Find the lines holding the word "hinge" and collect them.
★ ★ ★ ★ ★
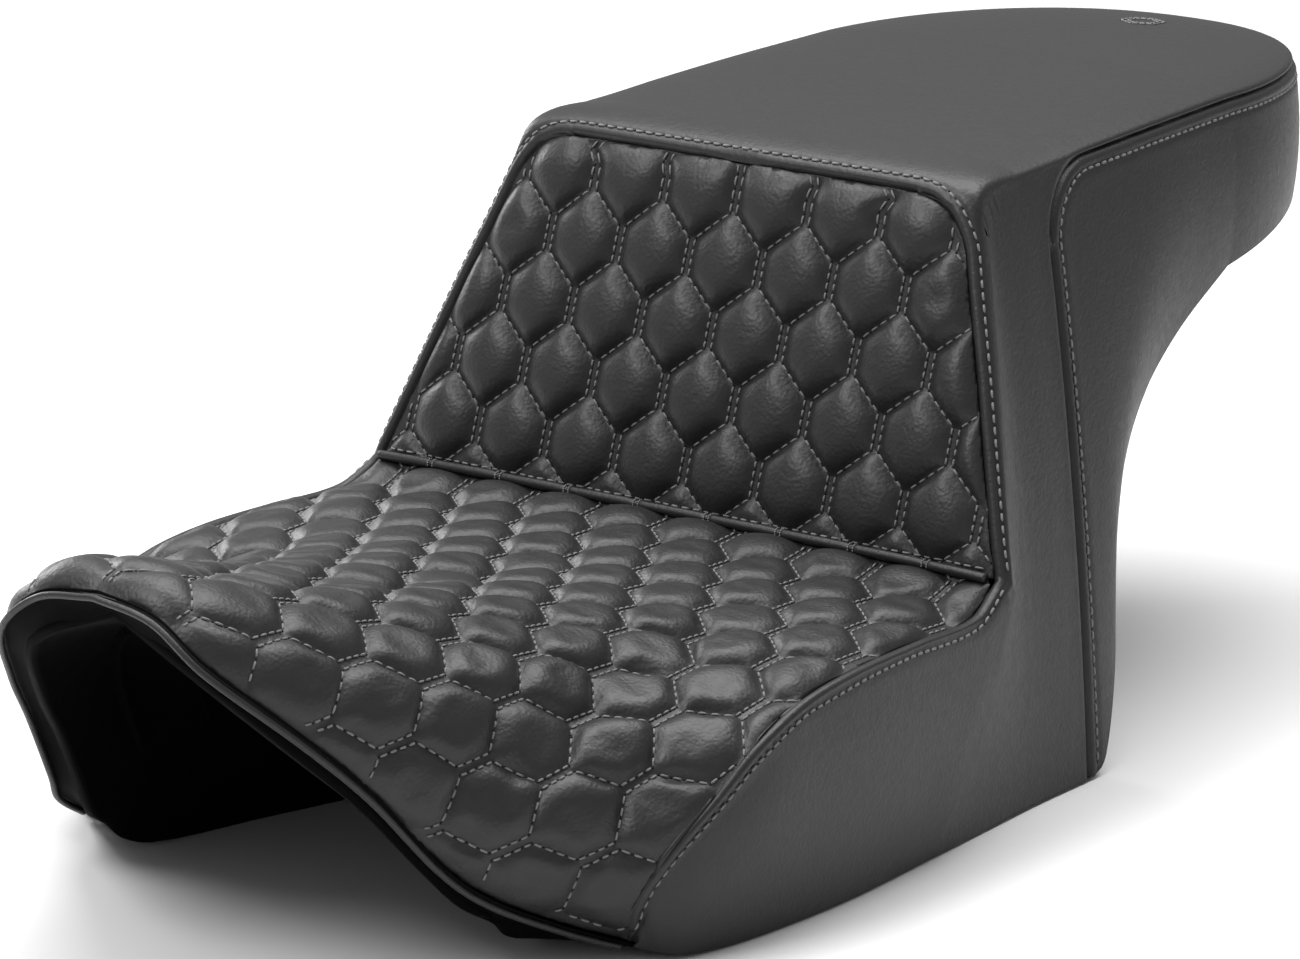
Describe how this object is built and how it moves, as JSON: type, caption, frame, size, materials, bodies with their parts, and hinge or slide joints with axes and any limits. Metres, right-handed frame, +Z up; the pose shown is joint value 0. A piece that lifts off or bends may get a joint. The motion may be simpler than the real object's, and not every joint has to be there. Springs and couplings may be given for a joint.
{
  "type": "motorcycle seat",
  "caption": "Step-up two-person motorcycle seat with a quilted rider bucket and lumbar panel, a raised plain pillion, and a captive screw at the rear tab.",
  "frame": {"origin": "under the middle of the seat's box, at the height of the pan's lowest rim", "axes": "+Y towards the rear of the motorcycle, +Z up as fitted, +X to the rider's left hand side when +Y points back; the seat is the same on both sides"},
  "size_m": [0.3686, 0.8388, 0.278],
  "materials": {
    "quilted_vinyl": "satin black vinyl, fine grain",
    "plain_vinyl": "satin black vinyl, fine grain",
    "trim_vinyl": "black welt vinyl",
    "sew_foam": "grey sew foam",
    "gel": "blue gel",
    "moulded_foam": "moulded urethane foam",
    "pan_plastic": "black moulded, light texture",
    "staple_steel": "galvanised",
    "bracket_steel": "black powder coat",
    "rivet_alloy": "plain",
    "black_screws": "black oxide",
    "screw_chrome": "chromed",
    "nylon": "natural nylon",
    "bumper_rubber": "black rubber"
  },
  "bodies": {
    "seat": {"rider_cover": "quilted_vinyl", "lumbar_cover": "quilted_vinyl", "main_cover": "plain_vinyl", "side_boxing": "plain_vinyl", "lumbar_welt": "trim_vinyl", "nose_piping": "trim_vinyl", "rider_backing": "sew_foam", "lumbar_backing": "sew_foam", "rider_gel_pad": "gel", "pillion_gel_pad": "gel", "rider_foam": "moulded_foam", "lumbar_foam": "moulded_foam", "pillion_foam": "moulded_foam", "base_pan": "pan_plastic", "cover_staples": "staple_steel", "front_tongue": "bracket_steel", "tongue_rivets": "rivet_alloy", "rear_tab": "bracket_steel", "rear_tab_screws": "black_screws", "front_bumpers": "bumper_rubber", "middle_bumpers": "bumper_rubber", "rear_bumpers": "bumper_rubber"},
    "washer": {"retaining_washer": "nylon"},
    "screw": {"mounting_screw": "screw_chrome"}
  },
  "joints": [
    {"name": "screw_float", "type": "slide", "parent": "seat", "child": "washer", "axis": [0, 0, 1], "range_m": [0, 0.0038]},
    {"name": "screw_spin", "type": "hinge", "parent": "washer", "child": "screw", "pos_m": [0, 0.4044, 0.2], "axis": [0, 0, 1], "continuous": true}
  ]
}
★ ★ ★ ★ ★
■ **Solution below**:
Describe how this object is built and how it moves, as JSON: type, caption, frame, size, materials, bodies with their parts, and hinge or slide joints with axes and any limits. Metres, right-handed frame, +Z up; the pose shown is joint value 0. A piece that lifts off or bends may get a joint. The motion may be simpler than the real object's, and not every joint has to be there. Springs and couplings may be given for a joint.
    {"name": "screw_spin", "type": "hinge", "parent": "washer", "child": "screw", "pos_m": [0, 0.4044, 0.2], "axis": [0, 0, 1], "continuous": true}